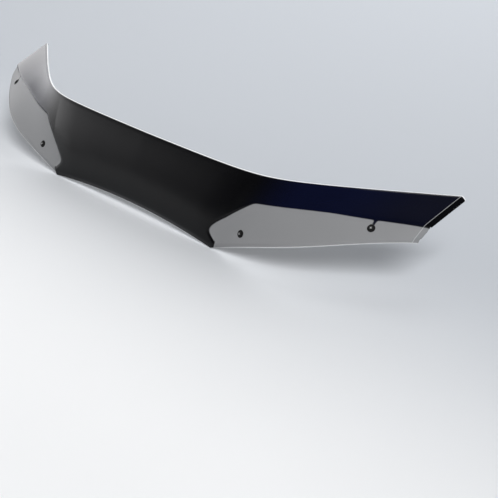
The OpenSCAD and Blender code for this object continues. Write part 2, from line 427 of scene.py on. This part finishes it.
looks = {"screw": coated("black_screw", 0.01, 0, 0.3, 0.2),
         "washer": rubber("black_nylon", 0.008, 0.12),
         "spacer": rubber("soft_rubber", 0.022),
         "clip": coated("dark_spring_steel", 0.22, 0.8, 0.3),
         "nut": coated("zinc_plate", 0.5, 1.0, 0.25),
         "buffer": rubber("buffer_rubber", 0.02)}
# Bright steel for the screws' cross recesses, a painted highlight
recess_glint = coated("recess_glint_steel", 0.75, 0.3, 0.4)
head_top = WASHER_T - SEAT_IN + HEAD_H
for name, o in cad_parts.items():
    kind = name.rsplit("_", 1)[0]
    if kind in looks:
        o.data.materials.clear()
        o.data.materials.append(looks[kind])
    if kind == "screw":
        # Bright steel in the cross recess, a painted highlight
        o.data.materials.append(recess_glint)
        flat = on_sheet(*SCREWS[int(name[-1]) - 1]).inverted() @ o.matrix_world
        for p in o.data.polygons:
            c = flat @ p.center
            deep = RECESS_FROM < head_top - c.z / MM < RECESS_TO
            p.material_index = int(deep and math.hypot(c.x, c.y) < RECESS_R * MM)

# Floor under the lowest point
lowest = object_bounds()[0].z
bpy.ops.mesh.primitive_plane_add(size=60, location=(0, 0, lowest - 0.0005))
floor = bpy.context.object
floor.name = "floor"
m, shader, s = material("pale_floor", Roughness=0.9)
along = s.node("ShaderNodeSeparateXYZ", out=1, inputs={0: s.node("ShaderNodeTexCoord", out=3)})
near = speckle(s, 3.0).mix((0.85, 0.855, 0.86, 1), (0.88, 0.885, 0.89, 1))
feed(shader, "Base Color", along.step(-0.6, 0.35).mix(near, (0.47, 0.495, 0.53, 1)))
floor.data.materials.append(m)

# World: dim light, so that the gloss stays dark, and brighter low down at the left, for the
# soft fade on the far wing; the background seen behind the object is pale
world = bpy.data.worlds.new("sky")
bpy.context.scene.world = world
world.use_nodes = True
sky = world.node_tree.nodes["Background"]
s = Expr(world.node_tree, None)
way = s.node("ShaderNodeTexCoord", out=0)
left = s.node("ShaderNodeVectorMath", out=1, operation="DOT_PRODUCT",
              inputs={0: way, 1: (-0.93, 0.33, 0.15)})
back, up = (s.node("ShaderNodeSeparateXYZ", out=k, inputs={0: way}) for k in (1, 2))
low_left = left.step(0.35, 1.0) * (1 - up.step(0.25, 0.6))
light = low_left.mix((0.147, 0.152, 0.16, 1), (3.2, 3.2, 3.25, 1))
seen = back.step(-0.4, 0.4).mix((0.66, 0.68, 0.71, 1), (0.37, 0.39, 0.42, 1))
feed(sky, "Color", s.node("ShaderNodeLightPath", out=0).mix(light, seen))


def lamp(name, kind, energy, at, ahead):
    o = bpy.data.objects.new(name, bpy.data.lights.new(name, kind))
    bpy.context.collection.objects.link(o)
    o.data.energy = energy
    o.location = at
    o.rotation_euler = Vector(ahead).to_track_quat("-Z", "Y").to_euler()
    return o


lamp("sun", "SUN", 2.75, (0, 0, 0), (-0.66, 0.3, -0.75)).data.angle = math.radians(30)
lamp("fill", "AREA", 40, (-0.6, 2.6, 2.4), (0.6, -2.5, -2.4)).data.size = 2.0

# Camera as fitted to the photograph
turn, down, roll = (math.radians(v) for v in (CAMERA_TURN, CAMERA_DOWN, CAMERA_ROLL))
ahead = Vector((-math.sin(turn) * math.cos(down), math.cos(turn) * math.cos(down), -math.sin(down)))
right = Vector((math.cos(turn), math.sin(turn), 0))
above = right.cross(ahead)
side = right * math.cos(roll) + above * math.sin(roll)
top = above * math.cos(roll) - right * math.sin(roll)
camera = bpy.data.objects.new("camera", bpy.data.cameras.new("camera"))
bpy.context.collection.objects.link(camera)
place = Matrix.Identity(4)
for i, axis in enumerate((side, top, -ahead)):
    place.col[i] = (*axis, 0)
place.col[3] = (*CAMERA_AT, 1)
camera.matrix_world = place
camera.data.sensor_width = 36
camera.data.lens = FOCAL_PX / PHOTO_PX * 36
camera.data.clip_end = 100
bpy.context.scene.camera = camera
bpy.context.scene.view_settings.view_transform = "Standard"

__The task__
Scan the listing above and identify each line holding the string "scene"; copy every such line.

__Written response__
The OpenSCAD and Blender code for this object continues. Write part 2, from line 427 of scene.py on. This part finishes it.
bpy.context.scene.world = world
bpy.context.scene.camera = camera
bpy.context.scene.view_settings.view_transform = "Standard"